#### TASK DESCRIPTION:
From the listing below, pull out all lines with "then" in them.

==== DATA SHOWN ====

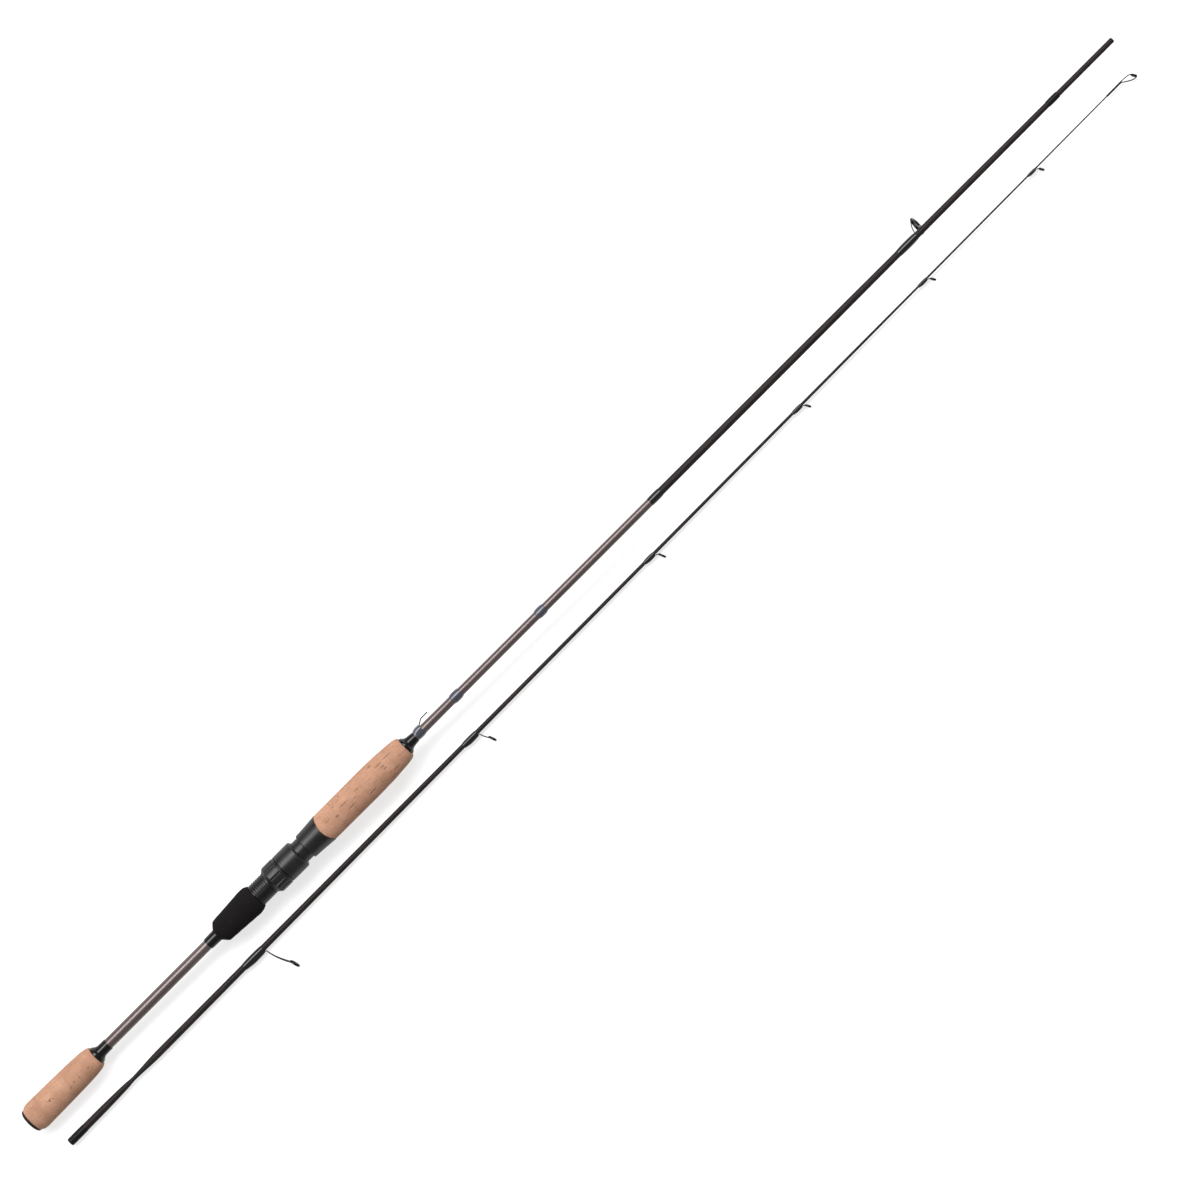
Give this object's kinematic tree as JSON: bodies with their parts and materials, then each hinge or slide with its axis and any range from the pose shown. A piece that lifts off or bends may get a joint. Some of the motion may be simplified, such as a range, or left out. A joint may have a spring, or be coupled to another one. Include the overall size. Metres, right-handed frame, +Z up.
{
  "type": "spinning rod",
  "caption": "Two-piece spinning rod taken apart, sections side by side: split cork grip, screw-locking reel seat, tapered tubes with a push-on ferrule and single-foot line guides.",
  "frame": {"origin": "centre of the butt cap's end face", "axes": "+X runs from the butt end along the two sections as they lie, +Z is up from the surface they lie on, +Y is on the butt section's side. The butt section rises 1.32 degrees along +X, because it rests on its rear cork and its lowest guide."},
  "size_m": [1.0823, 0.069, 0.038],
  "materials": {
    "cork": "sanded cork with small dark pits",
    "foam_grip": "matt closed-cell foam",
    "butt_cap_rubber": "matt moulded rubber",
    "plug_rubber": "matt",
    "reel_seat": "satin moulded plastic",
    "arbor": "rigid foam",
    "gloss_trim": "polished",
    "butt_blank": "metallic lacquer, then bare carbon",
    "tip_blank": "satin carbon",
    "silver_wrap": "thread under clear epoxy",
    "matt_wrap": "thread under thin satin epoxy",
    "black_wrap": "thread under clear epoxy",
    "guide_metal": "black plated",
    "ceramic": "polished ceramic"
  },
  "bodies": {
    "butt_section": {"butt_blank": "butt_blank", "spigot_plug": "plug_rubber", "butt_cap": "butt_cap_rubber", "rear_cork_ring_1": "cork", "rear_cork_ring_2": "cork", "rear_cork_ring_3": "cork", "rear_cork_ring_4": "cork", "rear_cork_ring_5": "cork", "rear_winding_check": "gloss_trim", "rear_grip_collar": "gloss_trim", "eva_rear_grip": "foam_grip", "reel_seat_body": "reel_seat", "seat_arbor_1": "arbor", "seat_arbor_2": "arbor", "seat_arbor_3": "arbor", "fore_cork_ring_1": "cork", "fore_cork_ring_2": "cork", "fore_cork_ring_3": "cork", "fore_cork_ring_4": "cork", "fore_cork_ring_5": "cork", "fore_cork_ring_6": "cork", "fore_winding_check": "gloss_trim", "hook_keeper": "guide_metal", "keeper_wrap": "silver_wrap", "band_wrap_1": "silver_wrap", "band_wrap_2": "silver_wrap", "join_wrap": "black_wrap", "ferrule_stop_wrap": "matt_wrap", "stripper_frame": "guide_metal", "stripper_ring": "ceramic", "stripper_wrap": "black_wrap"},
    "sliding_hood": {"sliding_hood": "reel_seat"},
    "locking_nut": {"locking_nut": "reel_seat"},
    "tip_section": {"tip_blank": "tip_blank", "socket_wrap": "matt_wrap", "guide_1_frame": "guide_metal", "guide_1_ring": "ceramic", "guide_1_wrap": "black_wrap", "guide_2_frame": "guide_metal", "guide_2_ring": "ceramic", "guide_2_wrap": "black_wrap", "guide_3_frame": "guide_metal", "guide_3_ring": "ceramic", "guide_3_wrap": "black_wrap", "guide_4_frame": "guide_metal", "guide_4_ring": "ceramic", "guide_4_wrap": "black_wrap", "guide_5_frame": "guide_metal", "guide_5_ring": "ceramic", "guide_5_wrap": "black_wrap", "guide_6_frame": "guide_metal", "guide_6_ring": "ceramic", "guide_6_wrap": "black_wrap", "tip_top_frame": "guide_metal", "tip_top_ring": "ceramic"}
  },
  "joints": [
    {"name": "hood_slide", "type": "slide", "parent": "butt_section", "child": "sliding_hood", "axis": [0.9997, 0, 0.023], "range_m": [-0.0135, 0.0045]},
    {"name": "nut_spin", "type": "hinge", "parent": "sliding_hood", "child": "locking_nut", "pos_m": [0.24873, 0, 0.00573], "axis": [0.9997, 0, 0.023], "range_deg": [-2700, 900]},
    {"name": "tip_section_draw", "type": "slide", "parent": "butt_section", "child": "tip_section", "axis": [1, 0.0047, 0], "range_m": [0, 0.06]}
  ],
  "couplings": [
    {"joint": "hood_slide", "follows": "nut_spin", "m_per_rad": 0.00028648}
  ]
}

====

#### FULL ANSWER:
Give this object's kinematic tree as JSON: bodies with their parts and materials, then each hinge or slide with its axis and any range from the pose shown. A piece that lifts off or bends may get a joint. Some of the motion may be simplified, such as a range, or left out. A joint may have a spring, or be coupled to another one. Include the overall size. Metres, right-handed frame, +Z up.
    "butt_blank": "metallic lacquer, then bare carbon",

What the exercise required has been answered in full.